The requirements cover general issues, inputs, outputs, architecture, integration, synchronization points, runtimes and deployments, but this document does not address application or deployment conformance rules.
The W3C Multimodal Interaction Activity is developing specifications as a basis for a new breed of Web applications in which you can interact using multiple modes of interaction, for instance, using speech, hand writing, and key presses for input, and spoken prompts, audio and visual displays for output. This document describes several use cases for multimodal interaction and presents them in terms of varying device capabilities and the events needed by each use case to couple different components of a multimodal application.
Below are draft documents: Proposed Recommendations, other Working Drafts. Some of these may become Web Standards through the W3C Recommendation Track process. Others may be published as Group Notes or become obsolete specifications.
As the web is becoming ubiquitous, interactive, and multimodal, technology needs to deal increasingly with human factors, including emotions. The present draft specification of Emotion Markup Language 1.0 aims to strike a balance between practical applicability and basis in science. The language is conceived as a "plug-in" language suitable for use in three different areas: (1) manual annotation of data; (2) automatic recognition of emotion-related states from user behavior; and (3) generation of emotion-related system behavior.
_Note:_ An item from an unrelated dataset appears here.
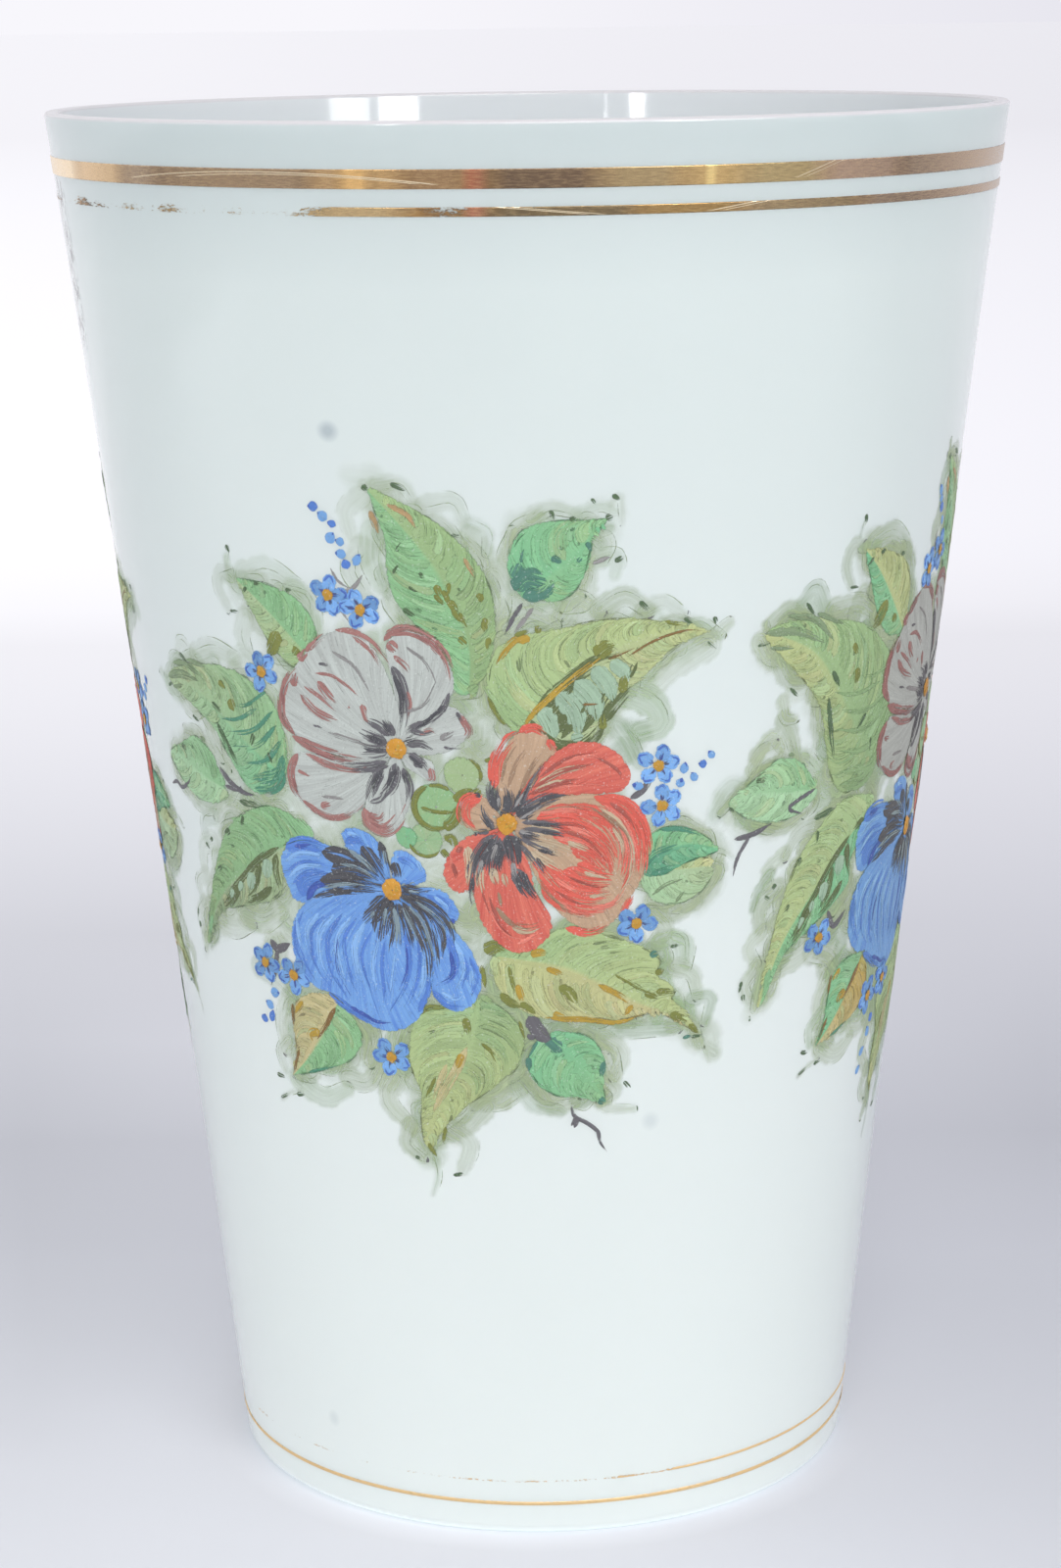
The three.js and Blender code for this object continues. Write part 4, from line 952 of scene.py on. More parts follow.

EMMA is an XML markup language for containing and annotating the interpretation of user input like a transcription into words of a raw signal, for instance derived from speech, pen or keystroke input. EMMA 1.0 was published as a W3C Recommendation in February 2009. Since then there have been numerous implementations of the standard and extensive feedback has come in regarding desired new features and clarifications needed of existing features. The Multimodal Interaction Working Group examined a range of different use cases for extensions and published a W3C Note on Use Cases for Possible Future EMMA Features. This Version 1.1 document describes a set of new features based on feedback from implementers.